++++ Supplied information ++++

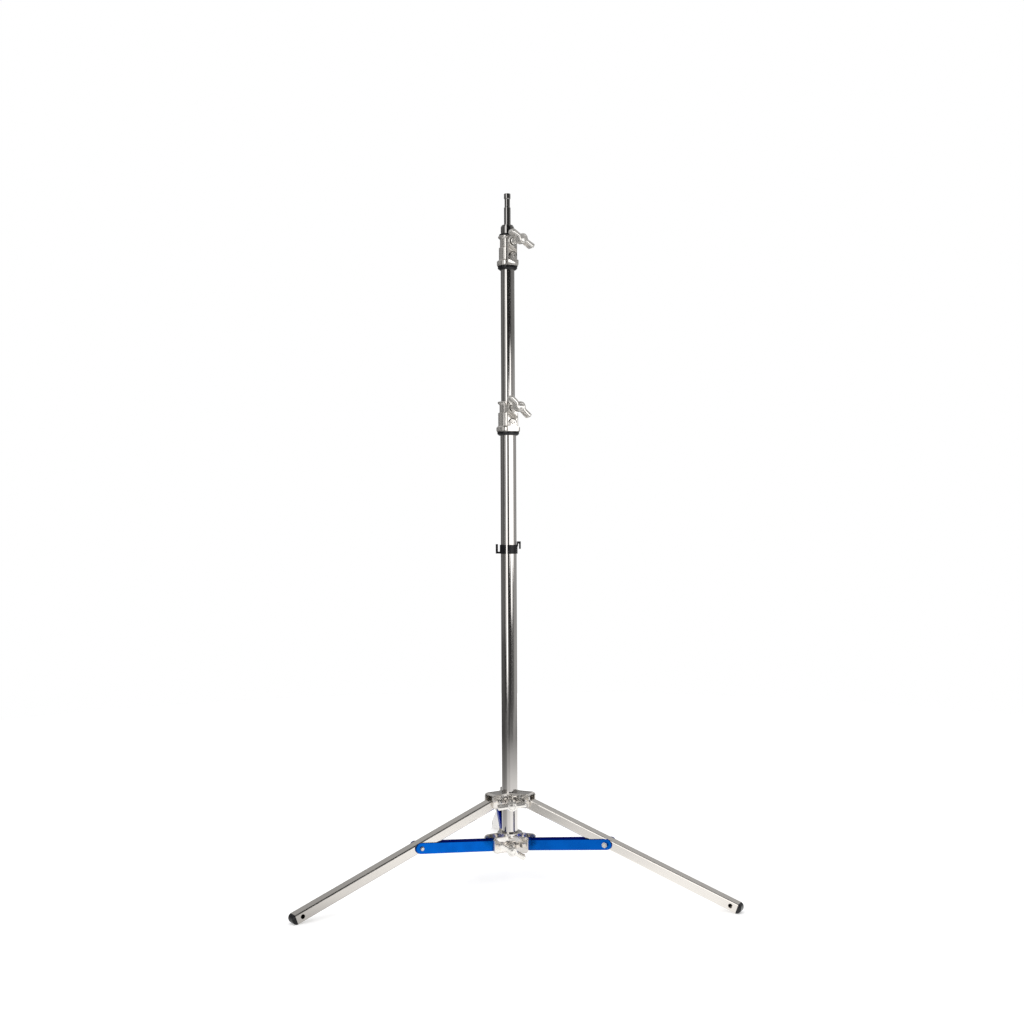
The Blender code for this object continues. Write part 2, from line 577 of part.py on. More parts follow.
def brace_bolt(side, pivot):
    """Round-head bolt and nut that join a brace to its leg."""
    frame = Matrix.Translation((BRACE_ON_LEG_DISTANCE, 0, -BRACE_ON_LEG_DROP)) @ UPRIGHT
    seat = BRACE_WIDTH / 2 + GAP
    head = [(0, -seat - 0.0034), (0.0034, -seat - 0.0034), (0.0050, -seat - 0.0022),
            (0.0056, -seat), (PIVOT_BOLT_RADIUS, -seat), (PIVOT_BOLT_RADIUS, seat + 0.0060),
            (0, seat + 0.0060)]
    bolt = turned(head, 16, frame)
    finish(bolt, side + "_brace_bolt", "bright_steel", pivot)
    piece = prism(arc((0, 0), 0.0068, 0, 360, 6)[:-1], seat, seat + 0.0055, frame)
    cut(piece, rod(PIVOT_BOLT_RADIUS + GAP, seat - 0.01, seat + 0.02, frame))
    finish(piece, side + "_brace_nut", "bright_steel", pivot)


def brace(side, azimuth, parent):
    """Channel brace, open side down, its own frame running out from the outer pivot."""
    pivot = empty(side + "_brace_axis", parent, radial(azimuth, BRACE_OUTER_R, BRACE_OUTER_Z)
                  .to_translation(), (0, -BRACE_SLOPE, math.radians(azimuth)))
    half_height = BRACE_HEIGHT / 2
    half_width = BRACE_WIDTH / 2
    side_view = (arc((BRACE_TIP, 0), half_height, -90, 90, 12)
                 + arc((-BRACE_LENGTH, 0), half_height - 0.0002, 90, 270, 8))
    channel = prism(side_view, -half_width, half_width, UPRIGHT)
    inside = half_width - BRACE_WALL
    web_bottom = half_height - BRACE_WEB
    cut(channel, block((-BRACE_LENGTH - 0.03, -inside, -half_height - 0.01),
                       (0.03, inside, web_bottom)))
    slant = 0.014
    outer_cut = [(-BRACE_OUTER_CUT + slant, web_bottom - 0.004), (0.03, web_bottom - 0.004),
                 (0.03, half_height + 0.001), (-BRACE_OUTER_CUT, half_height + 0.001)]
    inner_cut = [(-BRACE_LENGTH - 0.03, web_bottom - 0.004),
                 (-BRACE_LENGTH + BRACE_INNER_CUT, web_bottom - 0.004),
                 (-BRACE_LENGTH + BRACE_INNER_CUT, half_height + 0.004),
                 (-BRACE_LENGTH - 0.03, half_height + 0.004)]
    for outline in (outer_cut, inner_cut):
        cut(channel, prism(outline, -inside, inside, UPRIGHT))
    for along in (0.0, -BRACE_LENGTH):
        frame = Matrix.Translation((along, 0, 0)) @ UPRIGHT
        cut(channel, rod(PIVOT_BOLT_RADIUS + PIVOT_CLEARANCE, -0.03, 0.03, frame))
    finish(channel, side + "_brace", "blue_brace", pivot)
    pin_frame = Matrix.Translation((-BRACE_LENGTH, 0, 0)) @ UPRIGHT
    pin = rod(PIVOT_BOLT_RADIUS, -half_width, half_width, pin_frame)
    finish(pin, side + "_brace_pin", "bright_steel", pivot)


# ---------------------------------------------------------------- cable clip
def cable_clip(parent):
    """Plastic clip round the column with a cable hook on one side and a tab on the other."""
    bore = COLUMN_RADIUS + GAP
    band = turned([(bore, CLIP_BOTTOM_Z), (CLIP_RADIUS, CLIP_BOTTOM_Z), (CLIP_RADIUS, CLIP_TOP_Z),
                   (bore, CLIP_TOP_Z)])
    low = CLIP_BOTTOM_Z + 0.0004
    root = CLIP_RADIUS - 0.0015
    finger_in, finger_out = 0.0262, 0.0312
    hook = [(root, low), (finger_out, low), (finger_out, CLIP_TOP_Z + 0.0015),
            (finger_in, CLIP_TOP_Z + 0.0015), (finger_in, low + 0.0045), (root, low + 0.0045)]
    tab_out = 0.0290
    tab = [(root, CLIP_TOP_Z - 0.0040), (0.0226, CLIP_TOP_Z - 0.0040), (0.0226, CLIP_TOP_Z + 0.0025),
           (0.0252, CLIP_TOP_Z + 0.0025), (0.0252, low + 0.0110), (tab_out, low + 0.0110),
           (tab_out, CLIP_TOP_Z + 0.0080), (root, CLIP_TOP_Z + 0.0080)]
    hook_piece = prism(hook, -0.0045, 0.0045, radial(180.0) @ UPRIGHT)
    tab_piece = prism(tab, -0.0035, 0.0035, radial(0.0) @ UPRIGHT)
    join(band, hook_piece, tab_piece)
    half_gap = CLIP_GAP / 2
    cut(band, block((0.010, -half_gap, CLIP_BOTTOM_Z - 0.01), (0.030, half_gap, CLIP_TOP_Z + 0.01),
                    radial(CLIP_GAP_AZIMUTH)))
    finish(band, "cable_clip", "black_plastic", parent)


# ---------------------------------------------------------------- assembly
def build():
    for old in list(bpy.data.objects):
        bpy.data.objects.remove(old)
    stand = empty("stand", None, (0, COLUMN_Y, 0))
    column = empty("column_axis", stand)
    riser_1 = empty("riser_1_axis", column)
    riser_2 = empty("riser_2_axis", riser_1)
    upper = empty("upper_hub_axis", stand)

    tube("base_column", COLUMN_RADIUS, COLUMN_BOTTOM_Z, MIDDLE_COLLAR["step"] - 0.0010, column)
    column_plug(column)
    cable_clip(column)
    tube("riser_1_tube", RISER_1_RADIUS, RISER_1_BOTTOM_Z, TOP_COLLAR["step"] - 0.0010, riser_1)
    guide_bush("riser_1_bush", RISER_1_BOTTOM_Z, RISER_1_RADIUS, COLUMN_RADIUS - TUBE_WALL - 0.0002,
               riser_1)
    stud_tube_top = stud_and_base(riser_2)
    tube("riser_2_tube", RISER_2_RADIUS, RISER_2_BOTTOM_Z, stud_tube_top, riser_2)
    guide_bush("riser_2_bush", RISER_2_BOTTOM_Z, RISER_2_RADIUS,
               RISER_1_RADIUS - TUBE_WALL - 0.0002, riser_2)
    wiper_low = TOP_COLLAR["top"] + GAP
    wiper_high = STUD_BASE_BOTTOM_Z - GAP
    wiper = [(RISER_2_RADIUS + GAP, wiper_low), (0.0200, wiper_low), (0.0200, wiper_high - 0.001),
             (0.0190, wiper_high), (RISER_2_RADIUS + GAP, wiper_high)]
    finish(turned(wiper), "top_wiper_ring", "black_plastic", riser_1)

    for prefix, size, parent in (("middle", MIDDLE_COLLAR, column), ("top", TOP_COLLAR, riser_1)):
        azimuth, height, reach, screw_start = clamp_collar(prefix, size, parent)
        t_handle(prefix, azimuth, height, reach, screw_start, size["handle_roll"], parent)

    hub("upper_leg_hub", UPPER_CHEEK_INNER, UPPER_CHEEK_OUTER, UPPER_CHEEK_REACH,
        UPPER_HUB_BOTTOM_Z, UPPER_HUB_TOP_Z, UPPER_HUB_TOP_Z, None, UPPER_HOOD_BOTTOM_Z,
        UPPER_HANDLE_Z, LEG_PIVOT_RADIUS, LEG_PIVOT_Z, upper)
    hub("lower_brace_hub", LOWER_CHEEK_INNER, LOWER_CHEEK_OUTER, LOWER_CHEEK_REACH,
        LOWER_HUB_BOTTOM_Z, LOWER_HUB_TOP_Z, LOWER_CHEEK_TOP_Z,
        (LOWER_HUB_RING_RADIUS, LOWER_HUB_RING_Z), None, LOWER_HANDLE_Z,
        BRACE_PIVOT_RADIUS, BRACE_PIVOT_Z, stand)
    pad_seat = COLUMN_RADIUS + GAP
    screw_start = pad_seat + PAD_THICKNESS + GAP
    clamp_pad("upper_hub_pad", FRONT_AZIMUTH, UPPER_HANDLE_Z, pad_seat, upper)
    clamp_pad("lower_hub_pad", FRONT_AZIMUTH, LOWER_HANDLE_Z, pad_seat, stand)
    t_handle("upper_hub", FRONT_AZIMUTH, UPPER_HANDLE_Z, HUB_BOSS_REACH, screw_start, 6.0, upper)
    t_handle("lower_hub", FRONT_AZIMUTH, LOWER_HANDLE_Z, HUB_BOSS_REACH, screw_start, -29.0, stand)

    for side, azimuth in LEG_AZIMUTHS.items():
        hex_bolt(side + "_leg_bolt", azimuth, LEG_PIVOT_RADIUS, LEG_PIVOT_Z, UPPER_CHEEK_OUTER,
                 2 * UPPER_CHEEK_OUTER + 0.0075, upper)
        nut(side + "_leg_nut", azimuth, LEG_PIVOT_RADIUS, LEG_PIVOT_Z, UPPER_CHEEK_OUTER, upper)
        leg(side, azimuth, upper)
        brace(side, azimuth, stand)


build()
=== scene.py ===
"""Telescopic lighting stand: studio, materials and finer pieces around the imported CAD.

Everything is in metres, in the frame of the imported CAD. The CAD nodes stay where they
are and get rounded edges and materials. The finer castings and fittings are built
here and ride on the same bodies.
"""

import json
import math

import bmesh
import bpy
from mathutils import Matrix, Vector

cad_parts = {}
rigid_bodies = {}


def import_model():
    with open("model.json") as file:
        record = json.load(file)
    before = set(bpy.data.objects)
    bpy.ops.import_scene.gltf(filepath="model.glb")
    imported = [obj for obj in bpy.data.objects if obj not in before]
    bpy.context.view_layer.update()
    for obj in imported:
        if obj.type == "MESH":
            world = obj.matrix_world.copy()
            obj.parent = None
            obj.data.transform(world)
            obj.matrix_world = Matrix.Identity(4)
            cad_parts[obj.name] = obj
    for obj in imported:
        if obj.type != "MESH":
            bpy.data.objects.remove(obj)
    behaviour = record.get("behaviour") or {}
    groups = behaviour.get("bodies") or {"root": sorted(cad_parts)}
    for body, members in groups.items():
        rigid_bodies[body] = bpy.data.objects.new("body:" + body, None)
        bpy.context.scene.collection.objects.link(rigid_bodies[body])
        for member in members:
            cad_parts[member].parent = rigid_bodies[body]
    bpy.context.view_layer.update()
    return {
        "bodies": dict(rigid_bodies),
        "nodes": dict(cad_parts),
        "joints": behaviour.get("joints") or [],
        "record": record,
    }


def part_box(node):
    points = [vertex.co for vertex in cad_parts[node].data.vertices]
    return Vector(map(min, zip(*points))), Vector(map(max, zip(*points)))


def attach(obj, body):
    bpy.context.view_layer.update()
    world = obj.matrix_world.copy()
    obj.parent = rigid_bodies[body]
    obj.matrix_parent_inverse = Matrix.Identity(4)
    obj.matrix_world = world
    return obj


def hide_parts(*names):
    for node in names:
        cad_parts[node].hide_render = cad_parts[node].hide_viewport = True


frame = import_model()
nodes = frame["nodes"]


def middle_of(name):
    """Middle of a CAD node's box."""
    low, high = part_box(name)
    return (low + high) / 2


AXIS_X = middle_of("base_column").x
AXIS_Y = middle_of("base_column").y
AXIS_FOOT = (AXIS_X, AXIS_Y, 0)

# ---------------------------------------------------------------- camera
CAMERA_AZIMUTH = math.radians(266.17)   # heading of the camera, seen from the column axis
CAMERA_DISTANCE = 3.2451
CAMERA_HEIGHT = 0.8948
CAMERA_YAW = math.radians(-0.147)       # the stand sits just left of the middle
CAMERA_ROLL = -0.0043
FOCAL_PER_FRAME = 1344.66 / 1024
SENSOR = 36.0
NEAR_CLIP = 0.05
FAR_CLIP = 60.0
QUARTER_TURN = math.pi / 2
TOWARD_CAMERA = Vector((math.cos(CAMERA_AZIMUTH), math.sin(CAMERA_AZIMUTH), 0))
RIGHT_OF_CAMERA = Vector((-math.sin(CAMERA_AZIMUTH), math.cos(CAMERA_AZIMUTH), 0))


def make_camera():
    data = bpy.data.cameras.new("camera")
    data.sensor_width = SENSOR
    data.lens = FOCAL_PER_FRAME * SENSOR
    data.clip_start = NEAR_CLIP
    data.clip_end = FAR_CLIP
    camera = bpy.data.objects.new("camera", data)
    bpy.context.scene.collection.objects.link(camera)
    place = Vector((AXIS_X, AXIS_Y, CAMERA_HEIGHT)) + CAMERA_DISTANCE * TOWARD_CAMERA
    camera.matrix_world = (
        Matrix.Translation(place)
        @ Matrix.Rotation(CAMERA_AZIMUTH + QUARTER_TURN + CAMERA_YAW, 4, "Z")
        @ Matrix.Rotation(QUARTER_TURN, 4, "X")
        @ Matrix.Rotation(CAMERA_ROLL, 4, "Z"))
    bpy.context.scene.camera = camera


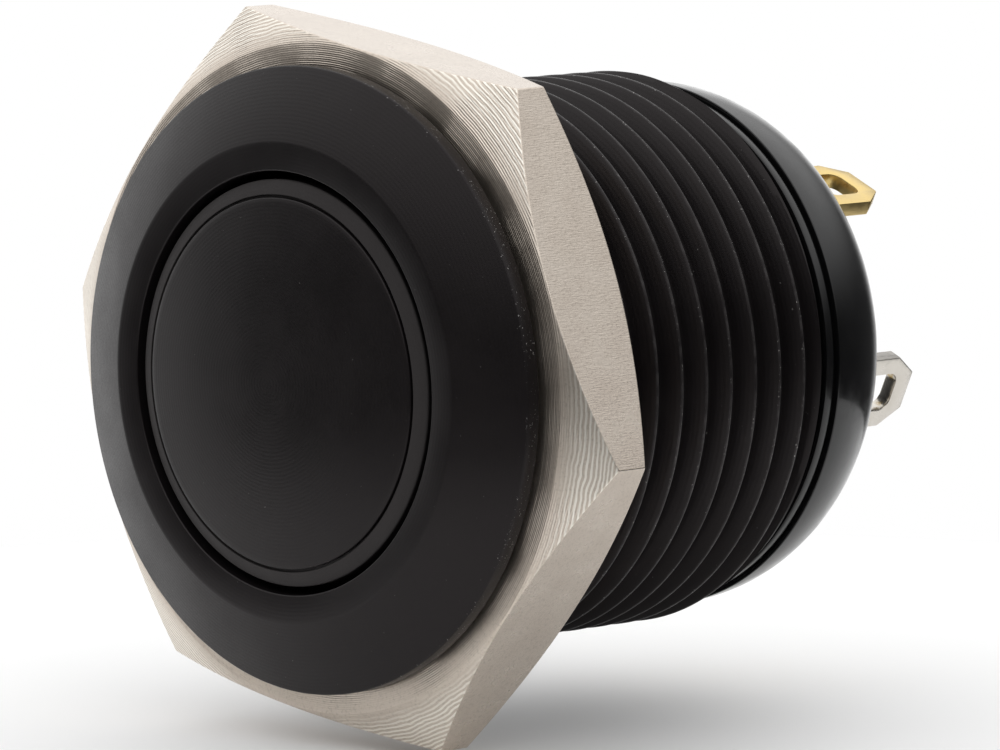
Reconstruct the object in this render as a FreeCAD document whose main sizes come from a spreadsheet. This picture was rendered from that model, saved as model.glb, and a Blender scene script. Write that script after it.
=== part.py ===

++++

Written task -
Print exactly the run of lines that starts at the line with "for side, azimuth" and ends at the line with "from mathutils import Matrix, Vector". Leave out every other line.

Complete response -
    for side, azimuth in LEG_AZIMUTHS.items():
        hex_bolt(side + "_leg_bolt", azimuth, LEG_PIVOT_RADIUS, LEG_PIVOT_Z, UPPER_CHEEK_OUTER,
                 2 * UPPER_CHEEK_OUTER + 0.0075, upper)
        nut(side + "_leg_nut", azimuth, LEG_PIVOT_RADIUS, LEG_PIVOT_Z, UPPER_CHEEK_OUTER, upper)
        leg(side, azimuth, upper)
        brace(side, azimuth, stand)


build()
=== scene.py ===
"""Telescopic lighting stand: studio, materials and finer pieces around the imported CAD.

Everything is in metres, in the frame of the imported CAD. The CAD nodes stay where they
are and get rounded edges and materials. The finer castings and fittings are built
here and ride on the same bodies.
"""

import json
import math

import bmesh
import bpy
from mathutils import Matrix, Vector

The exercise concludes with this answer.